Activist Pierre Haffner, a Russophile Basque now under arrest, and an accomplice, have become world-famous for breaking into the Biarritz villa which was until recently the/a home of Vladimir Putin’s second daughter Katerina Tikhonova, 35. Haffner announced that the villa was ready to receive refugees from Ukraine, according to the staunchly anti-war Russian investigative website, The Insider

Kirill Shamalov – youthful success

The website, known inter alia for its fearless exposure of Russian fake news, published the video above, taken by Haffner in the €4m villa. The two men found a copy of a passport belonging to Kirill Shamalov, Katarina née Putin’s ex-husband. According to the French radio station Europe 1 the Putin family owns at least three properties in Biarritz.

Close friends and associates, as well as a former Russian spy, have been spotted in the southwestern city in recent years. French intelligence services are said to routinely run counter-espionage operations in the city. 

The French real estate register shows that the owner of the villa in 2007 was indeed La Tikhonova and,  after 2012, Kirill Shamalov, her by now ex. After marrying Katerina five years ago, and lucrative post-nuptial arrangements with the régime, Shamalov, 39, had become the youngest billionaire in Russia. 

Putin’s association with Biarritz and environs are believed to have begun around 1996 with ­$100m from  a mysteriously vanished fund set aside for St Petersburg’s hungry populace. It was the first major larceny perpetrated by the diminutive former KGB spook who went on to become president, and one of the wealthiest and most dangerous people in the world.

Artur Ocheretny – still aok in Biarritz?

South-west of Biarritz, in  Anglet, with its miles of sandy beaches and pine-forests, lives (on and off) the Russian president’s ex-wife, Lyudmila Ocheretnya. The huge villa’s official owner is her new husband, Arthur Ocheretny, at 43 some 20 years younger than her. After the Russian invasion of Ukraine, activists painted the walls of the gates in the colours of the Ukrainian flag, and the legend “f…k Putin”.

Enjoyed sea air: sailor Igor Sechin

 

That sinking feeling

The  French authorities have recently seized a number of Russian assets, including a €108m yacht moored off the south of France belonging to the politician and oligarch Igor Sechin, an intimus of Putin who has developed a similar taste for showing off at sea.

None of the super-yachts is really safe any more unless, like Putin’s Graceful, now in the Russian enclave of Kaliningrad, they have been quickly moved out of EU jurisdiction. France and the rest of the EU have slapped heavy economic sanctions on Russia since the nightmare inflicted on Ukraine began in February.  

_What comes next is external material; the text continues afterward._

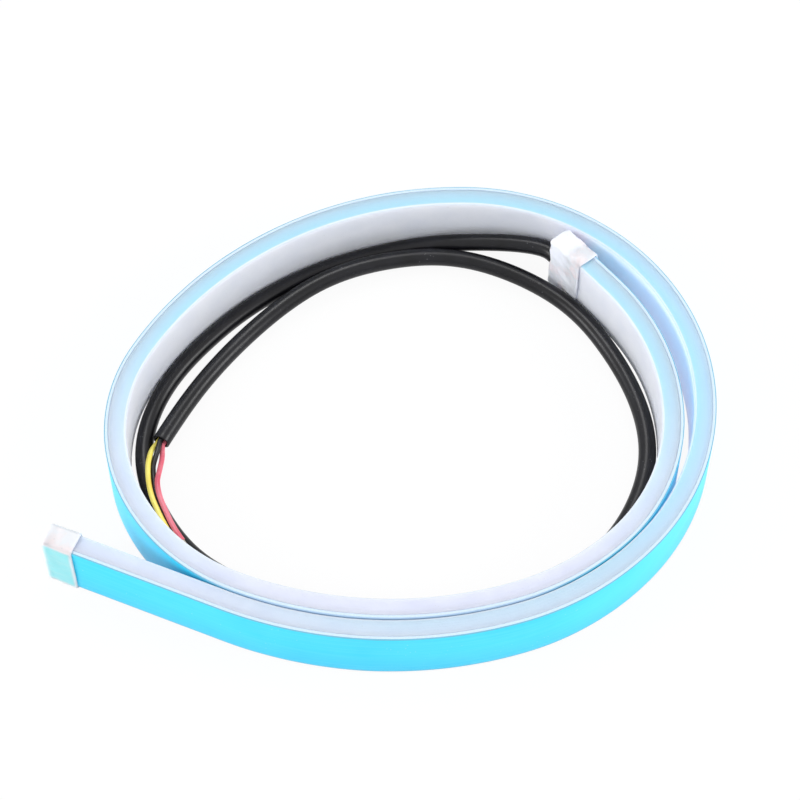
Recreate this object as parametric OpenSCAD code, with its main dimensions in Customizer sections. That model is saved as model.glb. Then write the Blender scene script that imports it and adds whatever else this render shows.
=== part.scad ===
// Flexible daytime running light: a soft silicone light strip with a tape back,
// two slip-on end caps and a three-core lead, lying coiled on its long edge.
// Plan axes are X and Y, the strip stands upright along Z.

/* [Strip section] */
// Height of the soft tube, its wide face standing upright
tube_h = 16; // [15.8:0.1:18]
// Thickness of the soft tube without tape
tube_t = 4; // [3.9:0.05:4.4]
// Rounding of the four long edges of the tube
tube_edge_r = 0.6; // [0.3:0.05:0.8]
// Wall behind the circuit board
back_wall = 0.8; // [0.6:0.05:0.9]
// Thickness of the milky wall that the light shines through
front_wall = 1.6; // [1.4:0.05:1.7]
// Height of the hollow channel
channel_h = 11.4; // [11:0.1:12.5]

/* [Tape back] */
// Thickness of the foam tape
tape_t = 0.6; // [0.4:0.05:0.8]
// Distance that the foam tape stands back from the tube's long edges
tape_back = 0.5; // [0.4:0.05:2]
// Thickness of the coloured release film
film_t = 0.2; // [0.1:0.02:0.3]
// Distance that the release film stands back from the tube's long edges
film_back = 0.3; // [0.2:0.05:2]

/* [Lay of the strip] */
// Length of the straight stretch at the free end, with the part in its cap
free_end_len = 41; // [36:0.5:48]
// Radius of the long bend in front
front_bend_r = 93.5; // [88:0.5:100]
// Direction of the strip where the long bend in front ends, in degrees from X
front_bend_end = 17; // [14:0.5:19]
// Radius of the bend between front and right
corner_bend_r = 63; // [58:0.5:68]
// Turn of the bend between front and right, in degrees
corner_bend_turn = 30.5; // [29:0.5:33]
// Radius of the bend round the right side
right_bend_r = 53; // [50:0.5:58]
// Turn of the bend round the right side, in degrees
right_bend_turn = 131; // [126:0.5:135]
// Radius of the bend along the back
back_bend_r = 82; // [76:0.5:88]
// Turn of the bend along the back, in degrees
back_bend_turn = 62; // [58:0.5:66]
// Clear gap between the two turns where they lie side by side
turn_gap = 0.2; // [0.1:0.05:0.6]
// Turn over which the inner run stays beside the corner bend, in degrees
follow_turn = 26; // [20:0.5:28]
// Place where the lead end's stretch begins, in degrees along the right side's bend
lead_end_turn = 83; // [78:0.5:86]
// Distance of that place in from the middle of the outer turn
lead_end_inset = 9; // [8.8:0.1:12]
// Length of the nearly straight stretch at the lead end, with the part in its cap
lead_end_len = 12; // [11:0.5:14]
// Radius of the slight bow in that stretch
lead_end_r = 2000; // [1000:100:3000]

/* [End caps] */
// Wall of both caps round the strip
cap_wall = 0.45; // [0.4:0.05:0.8]
// Rounding of the caps' edges
cap_edge_r = 0.9; // [0.5:0.1:1.3]
// Length of the cap on the free end
blind_cap_len = 8; // [7:0.5:12]
// Depth that the free end reaches into its cap
blind_grip = 6.5; // [5:0.5:6.5]
// Length of the cap on the lead end
lead_cap_len = 10; // [9:0.5:14]
// Depth that the lead end reaches into its cap
lead_grip = 4; // [3:0.5:5]
// Thickness of the lead cap's end wall
lead_cap_end_t = 2.5; // [1.5:0.25:3]

/* [Board and lamps] */
// Height of the flexible circuit board
board_h = 11; // [9.6:0.1:11.2]
// Thickness of the circuit board
board_t = 0.3; // [0.2:0.05:0.4]
// Spacing from one white lamp chip to the next
chip_pitch = 12; // [10:0.5:20]
// Length of a lamp chip along the strip
chip_len = 3.5; // [2.8:0.1:3.8]
// Height of a lamp chip
chip_h = 2.8; // [2.4:0.1:3]
// Thickness of a lamp chip
chip_t = 0.7; // [0.5:0.05:0.8]
// White chips to each resistor
chips_per_resistor = 3; // [2:1:6]
// White chips to each driver chip
chips_per_driver = 8; // [6:1:12]

/* [Lead] */
// Outside diameter of the jacketed cable
cable_d = 4; // [3.7:0.1:4.1]
// Height of the cable's way out of its cap
cable_exit_z = 7; // [6.5:0.25:9]
// Diameter of each insulated wire
wire_d = 1.2; // [1:0.05:1.25]
// Length of bare tinned conductor at each wire's end
tip_len = 4; // [2:0.5:6]
// Diameter of the bare conductor
tip_d = 0.8; // [0.5:0.05:0.9]

/* [Hidden] */

// Sideways sizes count from the middle of the whole strip, outward positive
strip_t = tube_t + tape_t + film_t;
tube_out = strip_t / 2 - tape_t - film_t;
tube_in = -strip_t / 2;
channel_out = tube_out - back_wall;
channel_in = tube_in + front_wall;
slip = 0.05;            // clearance of parts that slide together
cap_t = strip_t + 2 * (slip + cap_wall);
cap_h = tube_h + 2 * (slip + cap_wall);
tube_z = cap_wall + slip;
mid_z = tube_z + tube_h / 2;
tape_h = tube_h - 2 * tape_back;
film_h = tube_h - 2 * film_back;
film_pressed = 0.05;
board_out = channel_out - slip;
board_in = board_out - board_t;
chip_seat = 0.08;       // solder under the chips

// Runs of the strip as [radius, degrees] of left-hand arcs, all to whole
// thousandths, so that neighbours meet without a step, or as [0, length] if straight
front_x = -33.85;
front_y = -48.26;
front_heading = -22.333;
front_start = [front_x, front_y, front_heading];
front_bend_turn = whole(front_bend_end - front_start.z);
pitch = strip_t + turn_gap;
free_end = [0, free_end_len];
outer_bends = [
    [front_bend_r, front_bend_turn],
    [corner_bend_r, corner_bend_turn],
    [right_bend_r, right_bend_turn],
    [back_bend_r, back_bend_turn]
];
inner_bends = [
    [front_bend_r - pitch, front_bend_turn],
    [corner_bend_r - pitch, follow_turn]
];

function whole(x) = round(x * 1000) / 1000;
function arc_turn(len, r) = whole(len / r * 180 / PI);

// A state is [x, y, heading]
function ahead(st, len) = [st.x + len * cos(st.z), st.y + len * sin(st.z), st.z];
function inward(st, dist) = [st.x - dist * sin(st.z), st.y + dist * cos(st.z), st.z];
function turned(st, angle) = [st.x, st.y, st.z + angle];
function bent(st, r, turn) = inward(turned(inward(st, r), turn), -r);
function after(st, run) = run[0] == 0 ? ahead(st, run[1]) : bent(st, run[0], run[1]);
function after_all(st, runs, i = 0) =
    i == len(runs) ? st : after_all(after(st, runs[i]), runs, i + 1);
function run_len(run) = run[0] == 0 ? run[1] : run[0] * run[1] * PI / 180;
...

London, infamously the world’s “laundromat” for cleaning both Russians’ money and their reputations, has begun imposing sanctions on them. Yesterday an eye-wateringly expensive mansion in the most fashionable part of London was invaded by squatters. It apparently belongs to Oleg Deripaska, 54, though he now risks his property becoming a long-term home to refugees.

Future luxury refugee hostel?

An intimus of the Russian president, the billionaire Deripaska is a veteran of the 1990s “aluminium wars” in Russia, and one of seven oligarchs so far being with sanctions in the UK. He prudently acquired Cypriot nationality some time ago.

Such are the details coming to light as the Russian kleptocracy is exposed as a global criminal network controlled (and where appropriate murdered) by the FSB, and tolerated so long by lax and often corrupt western governments. UK prime minister Boris Johnson’s own closeness to Russians and their money has in large part been the work of journalists at the innovative, fiercely independent Byline Times.